Und zuletzt habe ich eine Pflegestufe beantragt, die genehmigt wurde, dadurch habe ich eine Alltagsassistenz bekommen, die mich einmal die Woche für zwei Stunden begleitet. Und ich habe mehr Geld zur Verfügung, um die Anforderungen meines Alltags zu bewältigen.

Und ganz obenauf liegt zur Zeit bei mir mein Antrag einer  Klage in der Opferentschädigung beim Versorgungsamt Bremen. Vor drei Jahren habe ich einen Antrag gestellt, und ein Gutachter des Versorgungsamtes Bremen  hat ein Gutachten erstellt, das keinen Zusammenhang erkannt hat zwischen meiner Erkrankung und meinem sexuellen Missbrauch. Mit Zusage und Kostendeckung durch den Weißen Ring, habe ich gemeinsam mit meiner Anwältin Klage gegen das unsachliche Gutachten erhoben.

Mit folgendem Ausgang:

Im Namen des Volkes

  • Es wird festgestellt, dass die Klägerin eine dissoziative Identitätsstörung als Schädigungsfolge im Sinne des § 1 Abs. 1 OEG in Folge sexuellen Missbrauches durch einen Mann namens Salvatore in den Jahren 1967 bis 1972 erlitten hat und der Grad der Schädigung 90 beträgt.
  • Die Beklagte (Versorgungsamt Bremen) hat 90% der Kosten der Klägerin zu erstatten.

 

Wäre ich willens und imstande gewesen, diesen Weg mit Medikamenten zu gehen?

 

Individuum als Kreis

In diesem Modell werden drei verschiedene Persönlichkeitskerne dargestellt.

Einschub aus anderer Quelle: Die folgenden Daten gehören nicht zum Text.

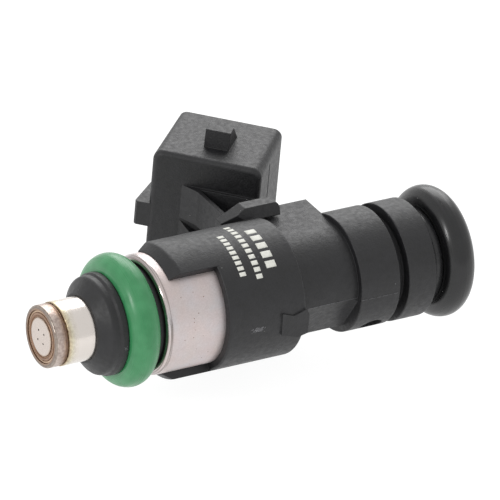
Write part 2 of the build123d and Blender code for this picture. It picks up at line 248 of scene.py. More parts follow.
def ahead_of(tree, place, axis, full_mm, gone_mm):
    """1 where the place lies ahead of full_mm along an axis, fading to 0 by gone_mm."""
    along = add(tree, "ShaderNodeSeparateXYZ", {"Vector": place}).outputs[axis]
    inputs = {"Value": along, "From Min": full_mm * MM, "From Max": gone_mm * MM, "To Min": 1, "To Max": 0}
    return add(tree, "ShaderNodeMapRange", inputs).outputs["Result"]


def skin(tree, place, grains, normal=None):
    """Relief of random grains, each a size and a height in millimetres, laid over one another."""
    for size_mm, height_mm in grains:
        noise = add(tree, "ShaderNodeTexNoise", {"Vector": place, "Scale": per(size_mm), "Detail": 2.0})
        inputs = {"Height": noise.outputs["Fac"], "Distance": height_mm * MM}
        if normal is not None:
            inputs["Normal"] = normal
        normal = add(tree, "ShaderNodeBump", inputs).outputs["Normal"]
    return normal


def specks(tree, place, spacing_mm, size_mm, share=0.5):
    """1 on small specks of that size and usual spacing, with only a share of them kept."""
    cells = add(tree, "ShaderNodeTexVoronoi", {"Vector": place, "Scale": per(spacing_mm)})
    near = {0: cells.outputs["Distance"], 1: size_mm / 2 / spacing_mm}
    spot = add(tree, "ShaderNodeMath", near, operation="LESS_THAN").outputs[0]
    drawn = add(tree, "ShaderNodeSeparateColor", {"Color": cells.outputs["Color"]}).outputs[0]
    kept = add(tree, "ShaderNodeMath", {0: drawn, 1: share}, operation="LESS_THAN").outputs[0]
    return add(tree, "ShaderNodeMath", {0: spot, 1: kept}, operation="MULTIPLY").outputs[0]


def turned_place(tree, place):
    """Place on a turned piece as (along the axis, radius, a little of Z), so patterns run round it."""
    z_share = 0.04
    across = add(tree, "ShaderNodeVectorMath", {0: place, 1: (0, 1, 1)}, operation="MULTIPLY").outputs[0]
    radius = add(tree, "ShaderNodeVectorMath", {0: across}, operation="LENGTH").outputs["Value"]
    parts = add(tree, "ShaderNodeSeparateXYZ", {"Vector": place})
    drift = add(tree, "ShaderNodeMath", {0: parts.outputs["Z"], 1: z_share}, operation="MULTIPLY")
    inputs = {"X": parts.outputs["X"], "Y": radius, "Z": drift.outputs[0]}
    return add(tree, "ShaderNodeCombineXYZ", inputs).outputs[0]


def axis_ramp(tree, value, low_mm, high_mm, stops, jitter=None):
    """Colours along a distance in millimetres, each stop a (millimetres, hex colour)."""
    if jitter is not None:
        value = add(tree, "ShaderNodeMath", {0: value, 1: jitter}, operation="ADD").outputs[0]
    inputs = {"Value": value, "From Min": low_mm * MM, "From Max": high_mm * MM}
    share = add(tree, "ShaderNodeMapRange", inputs).outputs["Result"]
    span = high_mm - low_mm
    stops = [((at - low_mm) / span, linear(colour)) for at, colour in stops]
    return add(tree, "ShaderNodeValToRGB", {"Fac": share}, stops).outputs["Color"]


def moulded_nylon(name, dark, light, edge_mm, grains, roughness=(0.44, 0.58), dust=0x8E8E8C):
    """Nylon as its tool leaves it: soft edges, a grain from fine to spark-eroded, cloudy colour and dust."""
    material, tree, shader, place = new_material(name)
    clouds = spread(tree, place, 1.6, 0, 1)
    # Glass fibres are about 0.01 mm thick, too fine to show, so their flecks are drawn 0.24 mm coarse.
    flecks = spread(tree, place, 0.24, 0, 0.7, 4.0)
    dusty = specks(tree, place, 0.9, 0.075, 0.3)
    colour = layered(tree, dark, (clouds, light), (flecks, light), (dusty, linear(dust)))
    rough = spread(tree, place, 0.5, *roughness)
    edges = add(tree, "ShaderNodeBevel", {"Radius": edge_mm * MM}, samples=6).outputs["Normal"]
    link(tree, shader, Base_Color=colour, Roughness=rough, Normal=skin(tree, place, grains, edges))
    shader.inputs["IOR"].default_value = POLYMER_IOR
    return material


def rubber(name, colour, dusty_colour, roughness, dust):
    """Moulded O-ring rubber: smooth with a soft sheen, faint chalky bloom and dust that clings to it."""
    material, tree, shader, place = new_material(name)
    bloom = spread(tree, place, 1.3, 0, 0.6)
    dusty = specks(tree, place, 1.1, 0.09, 0.35)
    base = layered(tree, colour, (bloom, dusty_colour), (dusty, linear(dust)))
    lines = turned_place(tree, place)
    rough = spread(tree, lines, 0.35, *roughness)
    relief = skin(tree, lines, ((0.3, 0.006),), skin(tree, place, ((2.2, 0.02), (0.12, 0.0015))))
    link(tree, shader, Base_Color=base, Roughness=rough, Normal=relief)
    shader.inputs["IOR"].default_value = POLYMER_IOR
    return material


def turned_steel(name, colour, roughness=(0.16, 0.3), ring_mm=0.09, ring_height=0.0012):
    """Steel turned on a lathe: bright, with fine rings round the axis and small changes of polish."""
    material, tree, shader, place = new_material(name)
    rings = turned_place(tree, place)
    base = layered(tree, colour, (spread(tree, place, 1.2, 0, 0.25), linear(0x9F978F)))
    rough = spread(tree, rings, 0.3, *roughness)
    # A fine cut's rings are about 0.02 mm apart, too fine to show, so they're drawn coarser.
    normal = skin(tree, rings, ((ring_mm, ring_height),))
    normal = skin(tree, place, ((0.7, 0.003),), normal)
    link(tree, shader, Base_Color=base, Roughness=rough, Normal=normal)
    shader.inputs["Metallic"].default_value = 1
    return material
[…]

Zeichnung 1 & 2 sind Modelle des Psychoanalytikers D. Winnicott. Zeichnung 3 wurde von der Zwielicht Autorin Sabine Weber selbst entwickelt, um ihren Persönlichkeitskern zu verbildlichen.

Zeichnung 1 zeigt eine Persönlichkeit mit einer neurotischen Störung. Man sieht, dass der Kern vollständig vorhanden ist und sich die Störungen nur im Inneren befinden. Dieses kann gut mit einer Psychotherapie behandelt werden.

Zeichnung 2 zeigt eine Borderline Persönlichkeit. Dort sind Teile vom Kern abgespalten. Der Kern ist noch intakt, aber stark beschädigt.

Zeichnung 3 zeigt eine Dissoziative Identitätsstörung. Dort ist der Persönlichkeitskern elementar beschädigt.